# [Request]
Can the data below be echoed back word for word?

# [Records provided]
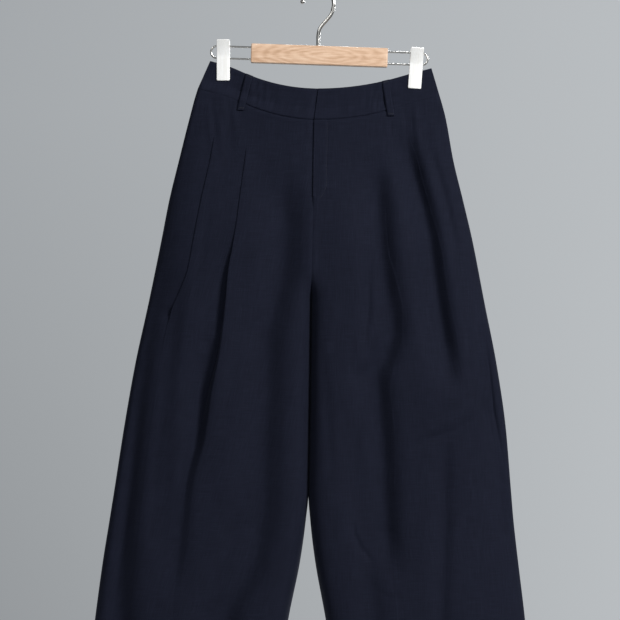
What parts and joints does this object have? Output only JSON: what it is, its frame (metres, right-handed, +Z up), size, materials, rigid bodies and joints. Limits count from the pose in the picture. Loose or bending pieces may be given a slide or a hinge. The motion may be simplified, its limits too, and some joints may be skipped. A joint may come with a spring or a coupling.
{
  "type": "wide-leg trousers on a clip hanger",
  "caption": "Wide-leg linen trousers with a pleated front, fly, waistband and belt loops, held by the waist in a clip hanger with a wooden bar and a wire hook.",
  "frame": {"origin": "the inside of the top of the hanger's hook, where it rests on a rail", "axes": "+Z up, -Y the front of the trousers, +X the wearer's left"},
  "size_m": [0.719, 0.0807, 1.1556],
  "materials": {
    "navy_linen": "matt, slubbed linen",
    "beech": "satin",
    "chrome_wire": "polished",
    "satin_clip": "satin"
  },
  "bodies": {
    "root": {"front_panel_right": "navy_linen", "front_panel_left": "navy_linen", "back_panel_right": "navy_linen", "back_panel_left": "navy_linen", "waistband_front_right": "navy_linen", "waistband_front_left": "navy_linen", "waistband_back": "navy_linen", "belt_loop_front_right": "navy_linen", "belt_loop_front_left": "navy_linen", "belt_loop_back_right": "navy_linen", "belt_loop_back_centre": "navy_linen", "belt_loop_back_left": "navy_linen", "hanger_bar": "beech", "hanger_hook": "chrome_wire", "hanger_rail_right": "chrome_wire", "hanger_rail_left": "chrome_wire", "clip_right_core": "chrome_wire", "clip_left_core": "chrome_wire", "clip_right_front_jaw": "satin_clip", "clip_right_back_jaw": "satin_clip", "clip_left_front_jaw": "satin_clip", "clip_left_back_jaw": "satin_clip"}
  },
  "joints": []
}
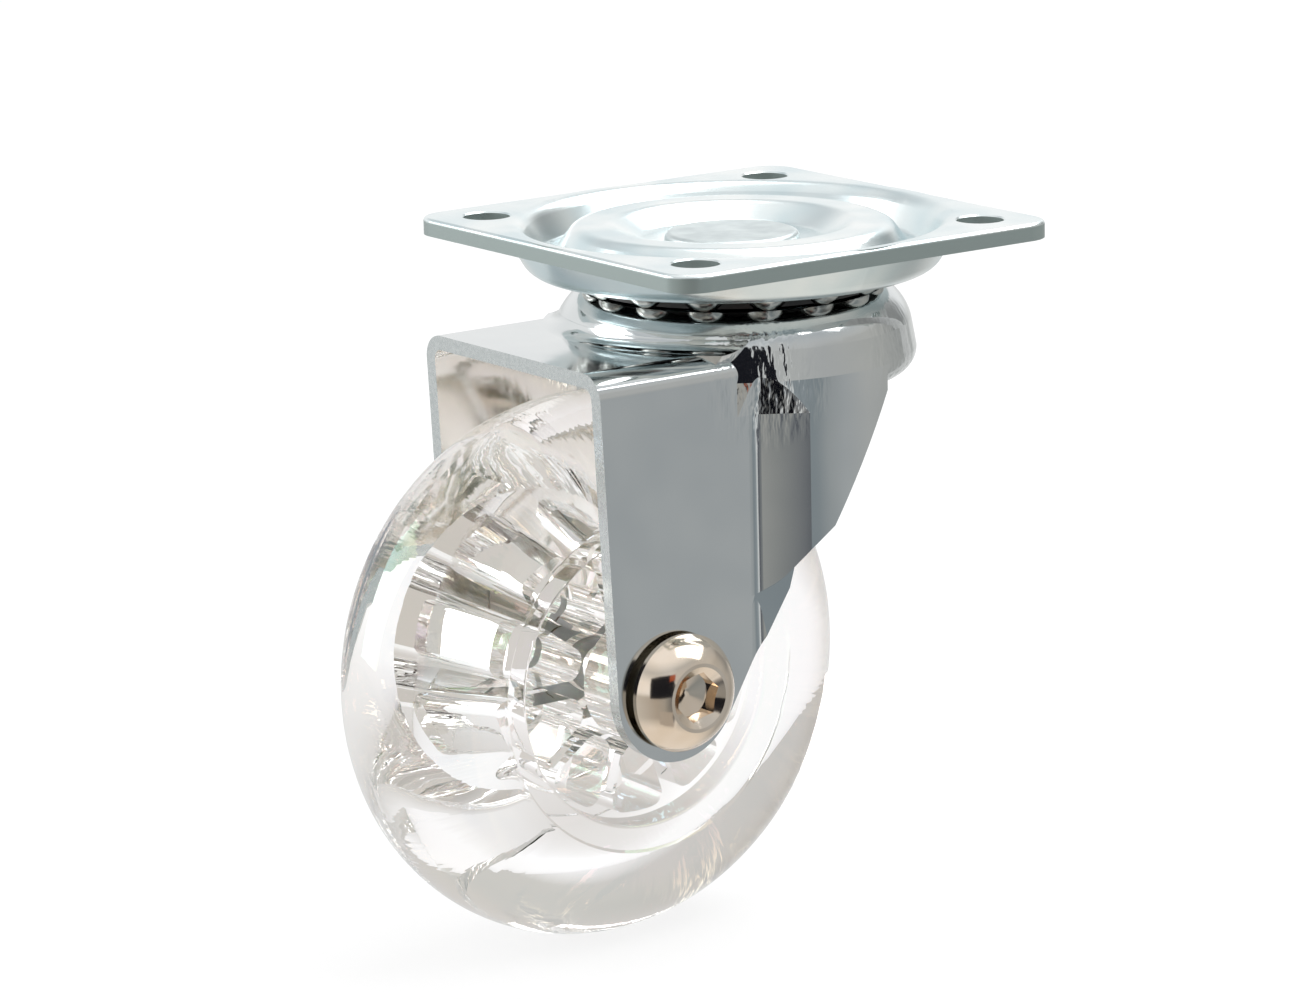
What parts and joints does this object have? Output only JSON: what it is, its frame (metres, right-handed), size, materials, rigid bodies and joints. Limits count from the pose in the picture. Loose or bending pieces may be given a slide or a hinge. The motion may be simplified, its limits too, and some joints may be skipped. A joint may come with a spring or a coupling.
{
  "type": "furniture caster",
  "caption": "Swivel plate caster with a pressed metal fork, ball race and a clear one-piece plastic wheel on a socket-head axle.",
  "frame": {"origin": "centre of the plate's mounting face, on the swivel axis", "axes": "+Z out of the mounting face, away from the wheel; +X along the axle towards the screw head; the wheel trails towards -Y when the swivel is at rest"},
  "size_m": [0.063, 0.0944, 0.0957],
  "materials": {
    "zinc_plate": "bright blue-white zinc plate",
    "zinc_rivet": "satin zinc plate",
    "race_steel": "oiled turned steel",
    "ball_steel": "ground and polished steel",
    "cage_plastic": "black moulded plastic, greased",
    "fork_chrome": "bright plated pressed steel",
    "nickel": "polished nickel plate",
    "washer_zinc": "zinc plated washer",
    "clear_wheel": "clear polished moulding"
  },
  "bodies": {
    "plate": {"top_plate": "zinc_plate", "kingpin": "zinc_rivet", "lower_race": "race_steel"},
    "upper_ring": {"ball_cage": "cage_plastic", "upper_ball_01": "ball_steel", "upper_ball_02": "ball_steel", "upper_ball_03": "ball_steel", "upper_ball_04": "ball_steel", "upper_ball_05": "ball_steel", "upper_ball_06": "ball_steel", "upper_ball_07": "ball_steel", "upper_ball_08": "ball_steel", "upper_ball_09": "ball_steel", "upper_ball_10": "ball_steel", "upper_ball_11": "ball_steel", "upper_ball_12": "ball_steel", "upper_ball_13": "ball_steel", "upper_ball_14": "ball_steel", "upper_ball_15": "ball_steel"},
    "lower_ring": {"lower_ball_01": "ball_steel", "lower_ball_02": "ball_steel", "lower_ball_03": "ball_steel", "lower_ball_04": "ball_steel", "lower_ball_05": "ball_steel", "lower_ball_06": "ball_steel", "lower_ball_07": "ball_steel", "lower_ball_08": "ball_steel", "lower_ball_09": "ball_steel", "lower_ball_10": "ball_steel", "lower_ball_11": "ball_steel", "lower_ball_12": "ball_steel", "lower_ball_13": "ball_steel", "lower_ball_14": "ball_steel"},
    "swivel": {"fork": "fork_chrome", "axle_barrel": "nickel", "axle_screw": "nickel", "head_washer_screw_side": "washer_zinc", "head_washer_barrel_side": "washer_zinc", "hub_washer_screw_side": "washer_zinc", "hub_washer_barrel_side": "washer_zinc"},
    "wheel": {"wheel": "clear_wheel"}
  },
  "joints": [
    {"name": "swivel_turn", "type": "hinge", "parent": "plate", "child": "swivel", "pos_m": [0, 0, 0], "axis": [0, 0, 1], "continuous": true},
    {"name": "upper_ring_turn", "type": "hinge", "parent": "plate", "child": "upper_ring", "pos_m": [0, 0, 0], "axis": [0, 0, 1], "continuous": true},
    {"name": "lower_ring_turn", "type": "hinge", "parent": "plate", "child": "lower_ring", "pos_m": [0, 0, 0], "axis": [0, 0, 1], "continuous": true},
    {"name": "wheel_roll", "type": "hinge", "parent": "swivel", "child": "wheel", "pos_m": [0, -0.0254, -0.0582], "axis": [1, 0, 0], "continuous": true}
  ],
  "couplings": [
    {"joint": "upper_ring_turn", "follows": "swivel_turn", "ratio": 0.5},
    {"joint": "lower_ring_turn", "follows": "swivel_turn", "ratio": 0.5}
  ]
}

# [Reply]
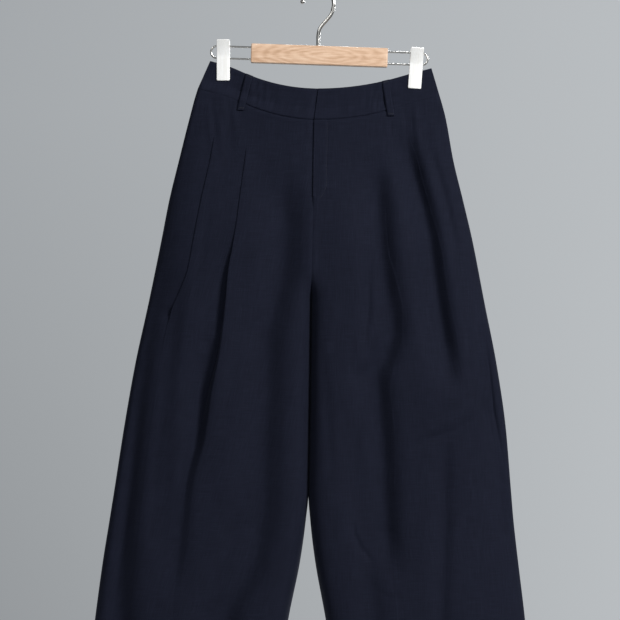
What parts and joints does this object have? Output only JSON: what it is, its frame (metres, right-handed, +Z up), size, materials, rigid bodies and joints. Limits count from the pose in the picture. Loose or bending pieces may be given a slide or a hinge. The motion may be simplified, its limits too, and some joints may be skipped. A joint may come with a spring or a coupling.
{
  "type": "wide-leg trousers on a clip hanger",
  "caption": "Wide-leg linen trousers with a pleated front, fly, waistband and belt loops, held by the waist in a clip hanger with a wooden bar and a wire hook.",
  "frame": {"origin": "the inside of the top of the hanger's hook, where it rests on a rail", "axes": "+Z up, -Y the front of the trousers, +X the wearer's left"},
  "size_m": [0.719, 0.0807, 1.1556],
  "materials": {
    "navy_linen": "matt, slubbed linen",
    "beech": "satin",
    "chrome_wire": "polished",
    "satin_clip": "satin"
  },
  "bodies": {
    "root": {"front_panel_right": "navy_linen", "front_panel_left": "navy_linen", "back_panel_right": "navy_linen", "back_panel_left": "navy_linen", "waistband_front_right": "navy_linen", "waistband_front_left": "navy_linen", "waistband_back": "navy_linen", "belt_loop_front_right": "navy_linen", "belt_loop_front_left": "navy_linen", "belt_loop_back_right": "navy_linen", "belt_loop_back_centre": "navy_linen", "belt_loop_back_left": "navy_linen", "hanger_bar": "beech", "hanger_hook": "chrome_wire", "hanger_rail_right": "chrome_wire", "hanger_rail_left": "chrome_wire", "clip_right_core": "chrome_wire", "clip_left_core": "chrome_wire", "clip_right_front_jaw": "satin_clip", "clip_right_back_jaw": "satin_clip", "clip_left_front_jaw": "satin_clip", "clip_left_back_jaw": "satin_clip"}
  },
  "joints": []
}
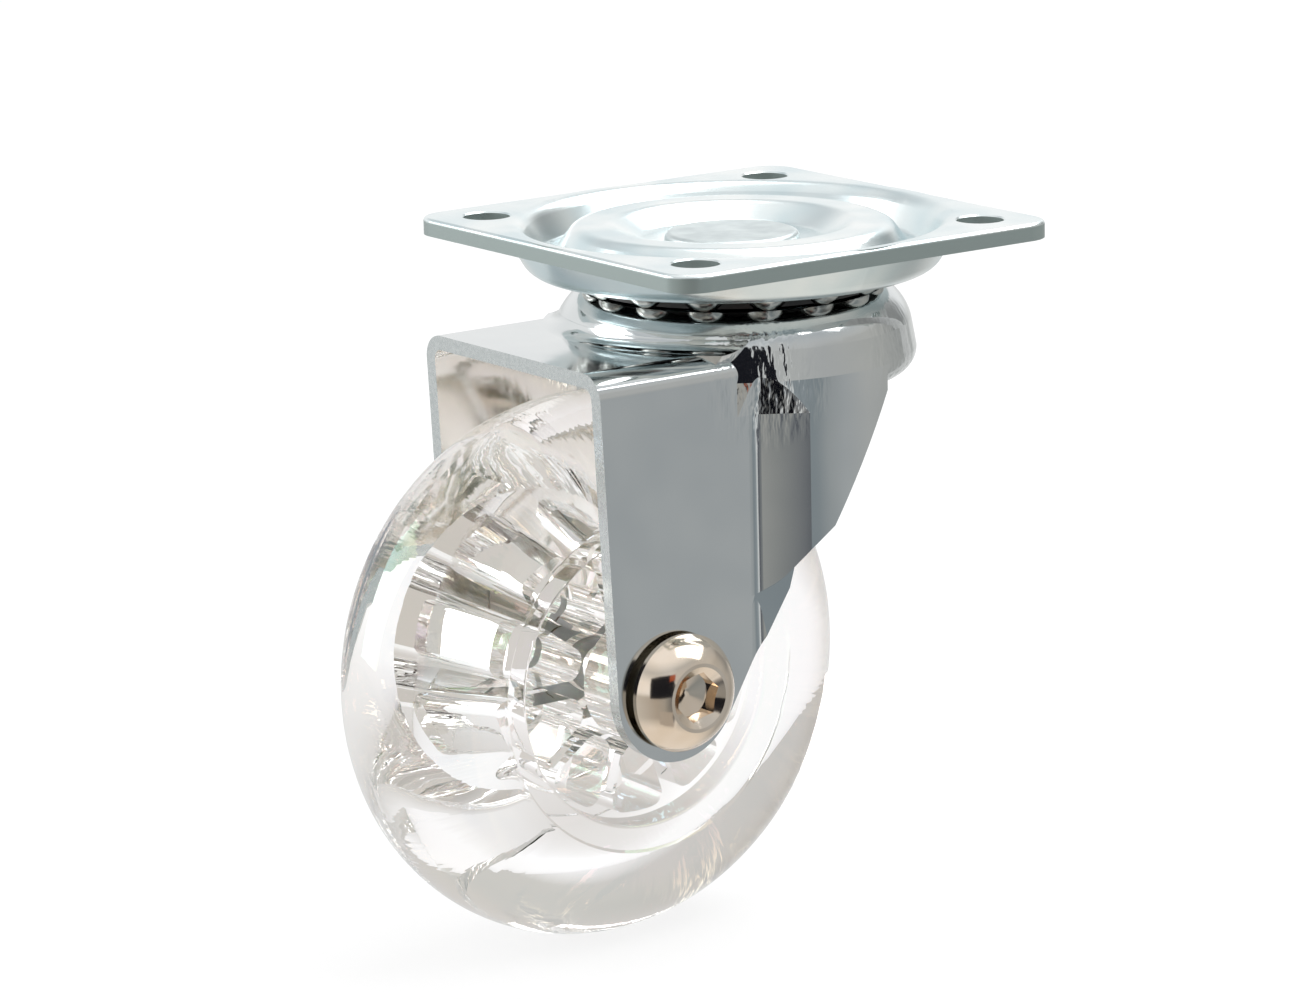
What parts and joints does this object have? Output only JSON: what it is, its frame (metres, right-handed), size, materials, rigid bodies and joints. Limits count from the pose in the picture. Loose or bending pieces may be given a slide or a hinge. The motion may be simplified, its limits too, and some joints may be skipped. A joint may come with a spring or a coupling.
{
  "type": "furniture caster",
  "caption": "Swivel plate caster with a pressed metal fork, ball race and a clear one-piece plastic wheel on a socket-head axle.",
  "frame": {"origin": "centre of the plate's mounting face, on the swivel axis", "axes": "+Z out of the mounting face, away from the wheel; +X along the axle towards the screw head; the wheel trails towards -Y when the swivel is at rest"},
  "size_m": [0.063, 0.0944, 0.0957],
  "materials": {
    "zinc_plate": "bright blue-white zinc plate",
    "zinc_rivet": "satin zinc plate",
    "race_steel": "oiled turned steel",
    "ball_steel": "ground and polished steel",
    "cage_plastic": "black moulded plastic, greased",
    "fork_chrome": "bright plated pressed steel",
    "nickel": "polished nickel plate",
    "washer_zinc": "zinc plated washer",
    "clear_wheel": "clear polished moulding"
  },
  "bodies": {
    "plate": {"top_plate": "zinc_plate", "kingpin": "zinc_rivet", "lower_race": "race_steel"},
    "upper_ring": {"ball_cage": "cage_plastic", "upper_ball_01": "ball_steel", "upper_ball_02": "ball_steel", "upper_ball_03": "ball_steel", "upper_ball_04": "ball_steel", "upper_ball_05": "ball_steel", "upper_ball_06": "ball_steel", "upper_ball_07": "ball_steel", "upper_ball_08": "ball_steel", "upper_ball_09": "ball_steel", "upper_ball_10": "ball_steel", "upper_ball_11": "ball_steel", "upper_ball_12": "ball_steel", "upper_ball_13": "ball_steel", "upper_ball_14": "ball_steel", "upper_ball_15": "ball_steel"},
    "lower_ring": {"lower_ball_01": "ball_steel", "lower_ball_02": "ball_steel", "lower_ball_03": "ball_steel", "lower_ball_04": "ball_steel", "lower_ball_05": "ball_steel", "lower_ball_06": "ball_steel", "lower_ball_07": "ball_steel", "lower_ball_08": "ball_steel", "lower_ball_09": "ball_steel", "lower_ball_10": "ball_steel", "lower_ball_11": "ball_steel", "lower_ball_12": "ball_steel", "lower_ball_13": "ball_steel", "lower_ball_14": "ball_steel"},
    "swivel": {"fork": "fork_chrome", "axle_barrel": "nickel", "axle_screw": "nickel", "head_washer_screw_side": "washer_zinc", "head_washer_barrel_side": "washer_zinc", "hub_washer_screw_side": "washer_zinc", "hub_washer_barrel_side": "washer_zinc"},
    "wheel": {"wheel": "clear_wheel"}
  },
  "joints": [
    {"name": "swivel_turn", "type": "hinge", "parent": "plate", "child": "swivel", "pos_m": [0, 0, 0], "axis": [0, 0, 1], "continuous": true},
    {"name": "upper_ring_turn", "type": "hinge", "parent": "plate", "child": "upper_ring", "pos_m": [0, 0, 0], "axis": [0, 0, 1], "continuous": true},
    {"name": "lower_ring_turn", "type": "hinge", "parent": "plate", "child": "lower_ring", "pos_m": [0, 0, 0], "axis": [0, 0, 1], "continuous": true},
    {"name": "wheel_roll", "type": "hinge", "parent": "swivel", "child": "wheel", "pos_m": [0, -0.0254, -0.0582], "axis": [1, 0, 0], "continuous": true}
  ],
  "couplings": [
    {"joint": "upper_ring_turn", "follows": "swivel_turn", "ratio": 0.5},
    {"joint": "lower_ring_turn", "follows": "swivel_turn", "ratio": 0.5}
  ]
}